Which lines below fall between the one containing "for name, runs" and the one containing "if empty is"? Repeat them exactly, counting both of those lines, and add nothing else.

————

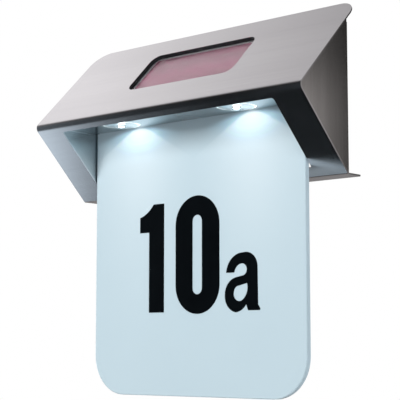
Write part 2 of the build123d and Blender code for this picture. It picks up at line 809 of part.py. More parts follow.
# Battery case: a box open below, with lugs for its screws, hinge ears and a switch pocket
ear_x = case_end - ear_width / 2
knuckle_half = case_end - ear_width - knuckle_gap
hinge_plane = Plane(origin=(0, hinge_y, hinge_z), x_dir=(0, 1, 0), z_dir=(1, 0, 0))
with BuildPart() as battery_case:
    with BuildSketch(Plane.XY.offset(case_bottom)):
        with Locations((0, battery_y)):
            Rectangle(2 * case_end, 2 * case_half)
    extrude(amount=case_top - case_bottom)
    with BuildSketch(Plane.XY.offset(case_bottom)):
        with Locations(((case_end + pocket_end) / 2, battery_y)):
            Rectangle(pocket_end - case_end, 2 * pocket_half)
    extrude(amount=switch_wall + switch_height + switch_pin_length)
    with BuildSketch(Plane.XY.offset(case_bottom)):
        with Locations((0, battery_y)):
            Rectangle(case_room, 2 * (case_half - case_wall))
    extrude(amount=case_top - case_wall - case_bottom, mode=Mode.SUBTRACT)
    with BuildSketch(Plane.XY.offset(switch_z)):
        with Locations((switch_x, battery_y)):
            Rectangle(switch_length + 2 * switch_room, 2 * (pocket_half - switch_wall))
    extrude(amount=switch_height + switch_pin_length, mode=Mode.SUBTRACT)
    with BuildSketch(Plane.XY.offset(case_bottom)):
        with Locations((switch_x, battery_y)):
            Rectangle(knob_length + switch_travel + 2 * knob_gap, knob_width + 2 * knob_gap)
    extrude(amount=switch_wall, mode=Mode.SUBTRACT)
    # lugs up to the rail, and the slot for the battery's wires
    with BuildSketch(facing_front(rail_front)):
        with Locations((0, case_top + (lug_height - case_wall) / 2)):
            with GridLocations(lug_spacing, 0, 2, 1):
                Rectangle(lug_width, lug_height + case_wall)
        with Locations((0, lug_z)):
            with GridLocations(lug_spacing, 0, 2, 1):
                Circle(screw_radius + screw_clearance, mode=Mode.SUBTRACT)
    extrude(amount=lug_thickness)
    with BuildSketch(facing_front(-case_front, x=battery_lead_x, z=battery_lead_z)):
        SlotOverall(
            lead_pitch + 2 * (lead_radius + lead_hole_clearance),
            2 * (lead_radius + lead_hole_clearance),
        )
    extrude(amount=-case_wall, mode=Mode.SUBTRACT)
    # room for the door's knuckle in the front wall, then an ear at each end
    with BuildSketch(hinge_plane):
        Rectangle(2 * (knuckle_radius + knuckle_gap), 2 * (knuckle_radius + knuckle_gap))
    extrude(amount=knuckle_half + knuckle_gap, both=True, mode=Mode.SUBTRACT)
    for side in (-1, 1):
        with BuildSketch(hinge_plane.offset(side * ear_x)):
            Circle(knuckle_radius)
            with Locations((0, (hinge_drop + case_wall) / 2)):
                Rectangle(2 * knuckle_radius, hinge_drop + case_wall)
            Circle(pin_radius, mode=Mode.SUBTRACT)
        extrude(amount=ear_width / 2, both=True)
finish(battery_case, "battery_case")

with BuildPart() as case_screws:
    grip = lug_thickness + rail_thickness
    for radius, length in (
        (screw_head_radius, screw_head_height),
        (screw_radius, -grip - nut_height - screw_tail),
    ):
        with BuildSketch(facing_front(rail_front + lug_thickness, z=lug_z)):
            with GridLocations(lug_spacing, 0, 2, 1):
                Circle(radius)
        extrude(amount=length)
finish(case_screws, "case_screws")

with BuildPart() as case_nuts:
    with BuildSketch(facing_front(rail_front - rail_thickness, z=lug_z)):
        with GridLocations(lug_spacing, 0, 2, 1):
            RegularPolygon(nut_radius, 6)
            Circle(screw_radius + screw_clearance, mode=Mode.SUBTRACT)
    extrude(amount=-nut_height)
finish(case_nuts, "case_nuts")

# Battery door under the case: knuckle, plate, latch tongue and finger grooves
with BuildPart() as battery_door:
    door_rear = case_rear - door_clearance
    plate_front = hinge_y + knuckle_radius + knuckle_gap
    with BuildSketch(Plane.XY.offset(case_bottom)):
        with Locations((0, (plate_front + door_rear) / 2)):
            Rectangle(2 * case_end, door_rear - plate_front)
        with Locations((0, (hinge_y + plate_front) / 2)):
            Rectangle(2 * knuckle_half, plate_front - hinge_y)
    extrude(amount=-door_thickness)
    with BuildSketch(hinge_plane):
        Circle(knuckle_radius)
    extrude(amount=knuckle_half, both=True)
    with BuildSketch(hinge_plane):
        Circle(pin_radius + pin_clearance)
    extrude(amount=case_end, both=True, mode=Mode.SUBTRACT)
    with BuildSketch(Plane.XY.offset(case_bottom)):
        with Locations((0, case_rear - case_wall - latch_gap - latch_thickness / 2)):
            Rectangle(latch_width, latch_thickness)
    extrude(amount=latch_height)
    with BuildSketch(Plane.XY.offset(case_bottom - door_thickness)):
        with Locations((0, battery_y + case_half / 2)):
            with GridLocations(0, grip_pitch, 1, grip_count):
                Rectangle(latch_width, grip_pitch / 2)
    extrude(amount=grip_depth, mode=Mode.SUBTRACT)
finish(battery_door, "battery_door")

with BuildPart() as hinge_pin:
    with BuildSketch(hinge_plane):
        Circle(pin_radius)
    extrude(amount=case_end, both=True)
finish(hinge_pin, "hinge_pin")

# Battery: can and raised cap, with its two contacts
battery_plane = Plane(origin=(0, battery_y, battery_z), x_dir=(0, 1, 0), z_dir=(1, 0, 0))
battery_end = case_room / 2 - contact_thickness - cap_length
with BuildPart() as battery:
    with BuildSketch(battery_plane.offset(battery_end)):
        Circle(cell_radius)
    extrude(amount=-cell_length)
    with BuildSketch(battery_plane.offset(battery_end)):
        Circle(cap_radius)
    extrude(amount=cap_length)
finish(battery, "battery")

with BuildPart() as contact_plate:
    with BuildSketch(battery_plane.offset(case_room / 2)):
        Rectangle(contact_size, contact_size)
    extrude(amount=-contact_thickness)
finish(contact_plate, "contact_plate")

with BuildPart() as battery_spring:
    with BuildSketch(battery_plane.offset(-case_room / 2)):
        Rectangle(contact_size, contact_size)
    extrude(amount=contact_thickness)
    coil_start = contact_thickness + spring_wire_radius - case_room / 2
    coil_length = battery_end - cell_length - spring_wire_radius - coil_start
    with BuildLine():
        coil = Helix(
            pitch=coil_length / spring_turns,
            height=coil_length,
            radius=spring_base_radius,
            center=(coil_start, battery_y, battery_z),
            direction=(1, 0, 0),
            cone_angle=-degrees(atan((spring_base_radius - spring_tip_radius) / coil_length)),
        )
    with BuildSketch(Plane(origin=coil @ 0, z_dir=coil % 0)):
        Circle(spring_wire_radius)
    sweep(path=coil, is_frenet=True)
finish(battery_spring, "battery_spring")

# Switch: body with its pins, and the slider that the finger moves
with BuildPart() as switch_body:
    with BuildSketch(Plane.XY.offset(switch_z)):
        with Locations((switch_x, battery_y)):
            Rectangle(switch_length, switch_width)
    extrude(amount=switch_height)
    with BuildSketch(Plane.XY.offset(switch_z)):
        with Locations((switch_x, battery_y)):
            Rectangle(
                knob_length + 2 * slider_foot + switch_travel + 2 * slider_clearance,
                knob_width + 4 * slider_clearance,
            )
    extrude(amount=slider_foot + slider_clearance, mode=Mode.SUBTRACT)
    with BuildSketch(Plane.XY.offset(switch_z + switch_height)):
        with Locations((switch_x, battery_y)):
            with GridLocations(switch_pin_pitch, 0, 3, 1):
                Circle(switch_pin_radius)
    extrude(amount=switch_pin_length)
finish(switch_body, "switch_body")

with BuildPart() as switch_slider:
    slider_x = switch_x - switch_travel / 2
    with BuildSketch(Plane.XY.offset(switch_z)):
        with Locations((slider_x, battery_y)):
            Rectangle(knob_length + 2 * slider_foot, knob_width + 2 * slider_clearance)
    extrude(amount=slider_foot)
    with BuildSketch(Plane.XY.offset(switch_z)):
        with Locations((slider_x, battery_y)):
            Rectangle(knob_length, knob_width)
    extrude(amount=-switch_wall - knob_reach)
finish(switch_slider, "switch_slider")

# Inner wiring: every wire is straight runs with tangent bends between them
solar_lead_down = module_depth + lead_rise - root2 * board_rear
solar_end = on_slope(solar_lead_down, module_depth).origin
solar_turn = on_slope(solar_lead_down, module_depth + lead_rise).origin
switch_pins = switch_z + switch_height + switch_pin_length
half_pitch = lead_pitch / 2


def beside(points, across_x, across_y):
    """The same run twice, moved half a pitch to each side."""
    return [
        [(x + side * across_x, y + side * across_y, z) for x, y, z in points]
        for side in (-half_pitch, half_pitch)
    ]


def led_run(side):
    """Run from the circuit board to one lamp's board, where it lies flat."""
    return [
        (side * led_lead_x, led_lead_y, board_top),
        (side * led_lead_x, led_lead_y, led_lead_z),
        (side * lens_x, led_lead_y, led_lead_z),
    ]


solar_run = [
    (solar_lead_x, solar_end.Y, solar_end.Z),
    (solar_lead_x, solar_turn.Y, solar_turn.Z),
    (solar_lead_x, solar_turn.Y, board_top),
]
switch_run = [
    (switch_x, battery_y, switch_pins),
    (switch_x, battery_y, battery_lead_z),
    (switch_x, board_rear, battery_lead_z),
    (switch_lead_x, board_rear, battery_lead_z),
    (switch_lead_x, board_rear, board_top),
]
battery_runs = [
    [
        (side * (case_room / 2 - contact_thickness), battery_lead_y, battery_lead_z),
        (battery_lead_x + side * half_pitch, battery_lead_y, battery_lead_z),
        (battery_lead_x + side * half_pitch, board_rear, battery_lead_z),
        (battery_lead_x + side * half_pitch, board_rear, board_top),
    ]
    for side in (-1, 1)
]

for name, runs in (
    ("solar_leads", beside(solar_run, 1, 0)),
    ("led_leads_left", beside(led_run(-1), 0, 1)),
    ("led_leads_right", beside(led_run(1), 0, 1)),
    ("switch_leads", beside(switch_run, 1, -1)),
    ("battery_leads", battery_runs),
):
    with BuildPart() as leads:
        for points in runs:
            with BuildLine():
                route = FilletPolyline(*points, radius=lead_bend)
            with BuildSketch(Plane(origin=route @ 0, z_dir=route % 0)):
                Circle(lead_radius)
            sweep(path=route)
    finish(leads, name)
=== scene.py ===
# Solar house number lamp: finishes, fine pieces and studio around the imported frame
import math
import bmesh
import bpy
import numpy as np
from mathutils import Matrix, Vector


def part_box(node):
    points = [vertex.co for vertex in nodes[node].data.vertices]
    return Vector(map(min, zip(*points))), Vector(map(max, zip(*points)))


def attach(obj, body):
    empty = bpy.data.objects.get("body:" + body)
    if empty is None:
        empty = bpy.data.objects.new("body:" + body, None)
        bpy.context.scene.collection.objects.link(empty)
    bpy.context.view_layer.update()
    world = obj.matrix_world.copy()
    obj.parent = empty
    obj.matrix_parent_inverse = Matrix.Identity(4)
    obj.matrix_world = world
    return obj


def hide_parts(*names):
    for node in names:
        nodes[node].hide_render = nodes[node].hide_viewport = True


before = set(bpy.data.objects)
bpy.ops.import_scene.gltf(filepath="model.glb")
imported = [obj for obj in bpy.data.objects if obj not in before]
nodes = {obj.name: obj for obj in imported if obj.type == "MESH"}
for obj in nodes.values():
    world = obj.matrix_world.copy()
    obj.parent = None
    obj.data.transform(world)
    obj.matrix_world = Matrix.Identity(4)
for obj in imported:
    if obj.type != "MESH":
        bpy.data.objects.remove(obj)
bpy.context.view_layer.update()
mm = 0.001
weldWithin, sharpFrom = 1e-7, 40  # metres and degrees
lampX, lampY = 44.0, -36.48  # upright axes of the two lamps, one to each side of the middle, in millimetres


def linkObject(name, data):
    made = bpy.data.objects.new(name, data)
    bpy.context.scene.collection.objects.link(made)
    return made


# camera at the photograph's angle, in metres and degrees
shot = {"place": (0.4826, -0.5617, -0.1510), "turn": 41.517, "tilt": 6.589, "lens": 115.26, "nearest": 0.01}
cameraData = bpy.data.cameras.new("camera")
cameraData.lens = shot["lens"]
cameraData.clip_start = shot["nearest"]
camera = linkObject("camera", cameraData)
camera.location = shot["place"]
camera.rotation_euler = (math.radians(90 + shot["tilt"]), 0, math.radians(shot["turn"]))
bpy.context.scene.camera = camera
bpy.context.scene.view_settings.view_transform = "Standard"
print("camera ready")


# shader helpers: a value may be a number, a colour or another node's output
def plug(tree, socket, value):
    if isinstance(value, bpy.types.NodeSocket):
        tree.links.new(value, socket)
    elif socket.type == "RGBA":
        socket.default_value = (*value[:3], 1)
    else:
        socket.default_value = value


def addNode(tree, kind, inputs=None, **settings):
    made = tree.nodes.new(kind)
    for name, value in settings.items():
        setattr(made, name, value)
    for name, value in (inputs or {}).items():
        plug(tree, made.inputs[name], value)
    return made


def combine(tree, operation, a, b=0.0, clamp=False):
    return addNode(tree, "ShaderNodeMath", {0: a, 1: b}, operation=operation, use_clamp=clamp).outputs[0]


def plus(tree, a, b):
    return combine(tree, "ADD", a, b)


def minus(tree, a, b):
    return combine(tree, "SUBTRACT", a, b)


def times(tree, product, *factors):
    for factor in factors:
        product = combine(tree, "MULTIPLY", product, factor)
    return product


def blendColor(tree, share, first, second, way="MIX"):
    mix = addNode(tree, "ShaderNodeMix", data_type="RGBA", blend_type=way)
    plug(tree, mix.inputs["Factor"], share)
    plug(tree, mix.inputs[6], first)
    plug(tree, mix.inputs[7], second)
    return mix.outputs[2]


def spread(tree, value, low, high, toLow, toHigh, curve="LINEAR"):
    return addNode(tree, "ShaderNodeMapRange", {"Value": value, "From Min": low, "From Max": high, "To Min": toLow,
                                                "To Max": toHigh}, interpolation_type=curve).outputs[0]


def fromNoise(tree, value, low, high):
    # noise mostly lies between 0.3 and 0.7
    return spread(tree, value, 0.3, 0.7, low, high)


def place(tree):
    return addNode(tree, "ShaderNodeTexCoord").outputs["Object"]


def axesOf(tree):
    return addNode(tree, "ShaderNodeSeparateXYZ", {"Vector": place(tree)}).outputs


def noise(tree, vector, scale, detail=3.0, roughness=0.5):
    return addNode(tree, "ShaderNodeTexNoise", {"Vector": vector, "Scale": scale, "Detail": detail,
                                                "Roughness": roughness}).outputs["Fac"]


def newGroup(name, inputs, outputs):
    group = bpy.data.node_groups.new(name, "ShaderNodeTree")
    for label, value in inputs.items():
        kind = "NodeSocketVector" if value is None else "NodeSocketFloat"
        socket = group.interface.new_socket(name=label, in_out="INPUT", socket_type=kind)
        if value is not None:
            socket.default_value = value
    for label in outputs:
        group.interface.new_socket(name=label, in_out="OUTPUT", socket_type="NodeSocketFloat")
    return group, group.nodes.new("NodeGroupInput").outputs, group.nodes.new("NodeGroupOutput").inputs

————

Answer for the task:
for name, runs in (
    ("solar_leads", beside(solar_run, 1, 0)),
    ("led_leads_left", beside(led_run(-1), 0, 1)),
    ("led_leads_right", beside(led_run(1), 0, 1)),
    ("switch_leads", beside(switch_run, 1, -1)),
    ("battery_leads", battery_runs),
):
    with BuildPart() as leads:
        for points in runs:
            with BuildLine():
                route = FilletPolyline(*points, radius=lead_bend)
            with BuildSketch(Plane(origin=route @ 0, z_dir=route % 0)):
                Circle(lead_radius)
            sweep(path=route)
    finish(leads, name)
=== scene.py ===
# Solar house number lamp: finishes, fine pieces and studio around the imported frame
import math
import bmesh
import bpy
import numpy as np
from mathutils import Matrix, Vector


def part_box(node):
    points = [vertex.co for vertex in nodes[node].data.vertices]
    return Vector(map(min, zip(*points))), Vector(map(max, zip(*points)))


def attach(obj, body):
    empty = bpy.data.objects.get("body:" + body)
    if empty is None:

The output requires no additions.